During none of these disasters were any PG&E executives ever held criminally liable or negligent, and the costs of dealing with the problems never fell on them, while they collected hefty compensation and foisted the costs of on the rate-payers, rather than on either stock-holders or corporate executives.

The original idea of limited corporate liability was to limit liability claims to the corporate body, and not to those who ran the corporation, on the grounds that no one would undertake building massive steel mills, factories, or the like when a single disaster could destroy them personally. That rationale, unhappily, still makes sense, but the evolution of law and the corporate structure means that even when corporate actions, as in the case of PG&E, kill people and destroy entire towns in violation of laws and standards, no individual is ever held responsible, and the corporation shifts the costs of those violations onto its customers, rather than to the stockholders or executives.

Until executives are personally held responsible for such violations, nothing will change, and interestingly enough, right after PG&E declared bankruptcy, the stock price went up almost twenty percent.

5 thoughts on “Burgeoning Corporate Irresponsibility”

  1. Tim says:

    Has the company done anything actually illegal or is it just not acting ethically?

    1. If you Google PG&E and “illegal actions,” you’ll find a whole list of illegalities, including actions around a massive natural gas fire and explosion. The record would indicate that PG&E has done more than a few things that are illegal, not to mention those that are unethical.

  2. R. Hamilton says:

    One would think that a regulated monopoly like a utility, esp. in a state that’s heavy-handed with regulation would do better than that…if regulations actually solved problems rather than simply going hand-in-hand with a corrupt relationship with the regulators, so that the well-off among either regulator or regulated remain well-off, no matter what goes wrong.

    No, zero regulation isn’t the answer either; but the premise that more is better is demonstrably wrong. Less, enforced consistently and prioritized according consequences of failure, would be better than more enforced only at mutual convenience.

  3. Chris says:

    It would be nice if corporate officers were directly accountable, including jail time, for the wrongdoing of the company. The only exception should be proving the intent of a subordinate to put the officers in jeopardy.

  4. Wine Guy says:

    I live about 20 miles from where Paradise used to be. PG&E isn’t held in high regard. Between fires here and in Santa Rosa, gas explosions in Sun Bruno (2010) and San Francisco (2019), and numerous other fires that never made the news because of quick containment, PG&Es record is poor. Routine maintenance was and remains a myth.
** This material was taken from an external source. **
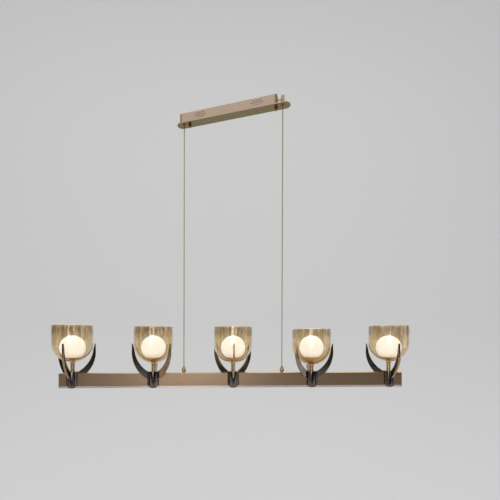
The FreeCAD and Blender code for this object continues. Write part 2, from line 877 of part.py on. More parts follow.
def build_lights():
    tubes, rings, sockets, bulbs = [], [], [], []
    for index, station in enumerate(light_stations()):
        x = bar_shift + station
        drop = cup_drop(index)
        number = str(index + 1)
        save("saddle_" + number, moved(saddle(), x))
        save("claws_" + number, *[moved(blade, x) for blade in claw_set(index)])
        save("stem_" + number, moved(stem(drop), x))
        save("cup_" + number, moved(cup(drop), x))
        save("lamp_holder_" + number, moved(lamp_holder(drop), x))
        save("globe_" + number, moved(globe(), x))
        tubes.append(moved(threaded_tube(drop), x))
        rings.extend(moved(ring, x) for ring in gaskets(drop))
        sockets.append(moved(lamp_socket(), x))
        bulbs.append(moved(bulb(), x))
    save("threaded_tubes", *tubes)
    save("cup_gaskets", *rings)
    save("lamp_sockets", *sockets)
    save("bulbs", *bulbs)


os.makedirs("parts", exist_ok=True)
build_canopy()
build_bar()
build_lights()
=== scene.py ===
import bpy
import json
import math
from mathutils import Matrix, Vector


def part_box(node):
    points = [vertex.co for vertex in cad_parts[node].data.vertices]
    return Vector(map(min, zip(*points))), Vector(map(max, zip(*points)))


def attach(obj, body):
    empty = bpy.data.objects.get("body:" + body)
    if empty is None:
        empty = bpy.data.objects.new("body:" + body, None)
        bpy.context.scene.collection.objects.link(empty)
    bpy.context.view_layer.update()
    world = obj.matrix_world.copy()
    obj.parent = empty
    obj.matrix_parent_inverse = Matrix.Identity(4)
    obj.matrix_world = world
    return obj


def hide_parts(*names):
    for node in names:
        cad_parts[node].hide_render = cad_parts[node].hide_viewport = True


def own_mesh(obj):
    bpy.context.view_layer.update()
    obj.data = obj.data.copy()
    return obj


# The looks of a linear island pendant: amber glass cups with lit opal globes on a
# brushed bronze bar, hung on two cables from a narrow ceiling canopy. Metres.

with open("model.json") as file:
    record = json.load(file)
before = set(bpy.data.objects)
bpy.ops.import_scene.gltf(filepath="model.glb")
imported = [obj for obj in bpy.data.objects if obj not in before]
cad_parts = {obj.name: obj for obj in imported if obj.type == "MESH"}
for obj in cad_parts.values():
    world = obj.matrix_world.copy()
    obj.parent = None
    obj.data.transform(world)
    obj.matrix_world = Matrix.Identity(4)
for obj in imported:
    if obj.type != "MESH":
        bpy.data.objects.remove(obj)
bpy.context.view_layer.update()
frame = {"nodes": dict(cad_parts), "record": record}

# The camera was fitted to the photograph: its place, heading, lens and frame shift.
camera_place = (-0.04654, -1.29024, -0.886)
camera_heading = math.radians(-2.0)
camera_sensor = 36.0
camera_lens = 24.48
camera_shift = (0.038, 0.18)

# The lights stand along the bar, numbered from the left. The bar's middle stands a
# little to the right of the canopy's.
light_count = 5
light_spacing = 0.3
bar_shift = 0.0065

# Suspension cables, from the pivot in the canopy to the fitting on the bar
cable_routes = {
    "left": [
        (-0.184376, 0.063486, -0.045),
        (-0.184252, 0.061875, -0.068946),
        (-0.179624, 0.00161, -0.965054),
        (-0.1795, 0.0, -0.989),
    ],
    "right": [
        (0.184376, -0.063486, -0.045),
        (0.184582, -0.061875, -0.068945),
        (0.192294, -0.00161, -0.965055),
        (0.1925, 0.0, -0.989),
    ],
}
cable_diameter = 0.004
cable_resolution = 300
cable_sides = 20
cable_strands = 10
cable_lay_length = 0.016
cable_weave_depth = 0.05

# Coil springs of the cable grippers
spring_radius = 0.0041
spring_wire_radius = 0.00035
spring_turns = 2.5
spring_steps = 80
spring_sides = 8

# Glass cups
cup_height = 0.137
cup_wall = 0.0045
cup_rim_inset = 0.001
cup_rim_round = 0.0018
cup_hole_radius = 0.00525
cup_segments = 240
cup_bowl_steps = 34
cup_wall_steps = 24
cup_rim_steps = 8

# Upright ripples in a cup's wall. They fade in above a calm foot and out below the rim,
# and they wander sideways with height, each cup's in its own way.
cup_ripple = 0.0003
calm_foot_height = 0.095
calm_foot_fade = 0.02
calm_rim_fade = 0.008
ripple_wander = 0.35
ripple_wander_by_height = 31
ripple_wander_by_cup = 2.0
# (crests round the cup, turn from cup to cup, share of the wander, height) of each wave
ripple_waves = [(13, 1.7, 1.0, 1.0), (23, 0.6, -2.3, 0.8), (37, 3.1, 1.6, 0.6)]

# Canopy: its heading, the plate's upper side, and the inside of the box on it
canopy_heading = math.radians(-19.0)
canopy_plate_top = -0.033
housing_middle = -0.01475
housing_half_inside = 0.1905
housing_half_depth_inside = 0.0172
# Span at each end of the box over which its face darkens into painted shade
housing_end_shade_span = (housing_half_inside - 0.011, housing_half_inside - 0.002)
level_match = 0.0001

# How upward a surface's normal has to point for a bevel or a glass rim, how downward
# for the canopy's underside, and how level for a saddle's sides
bevel_normal = 0.3
rim_normal = 0.35
underside_normal = -0.5
upright_normal = 0.2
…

    The Public Utilities’ Commission has been in the back pocket of large utilities for decades and the ‘oversight’ has been little to none until the explosions and fires of the last decade ended up in court and not merely the PUC.

    Because corporations are considered entities in and of themselves, corporate executives and officers are exceedingly hard to prosecute, much less indict.
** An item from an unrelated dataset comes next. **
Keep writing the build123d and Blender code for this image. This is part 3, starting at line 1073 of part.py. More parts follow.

    PG&E withdrew the $130 million bonuses, only to double down a few weeks later to $235 million. The biggest difference is that none of the senior execs would partake in the largess of the $235m. That being said… why would it be acceptable to pay people for doing their jobs in 2018 when they manifestly neglected things in the preceding decades AND $235m would be a good start to helping Paradise rebuild and Oroville, Chico, Gridley, Thermalito, and Palermo manage the sudden influx of >20k people that the infrastructure was never meant to handle?

    But then again, what do I know? I’m just a small town guy who certainly can’t understand all the ins and outs of business and its interactions with government and politics… oh wait, I work in health care. My industry is even more heavily regulated than utilities.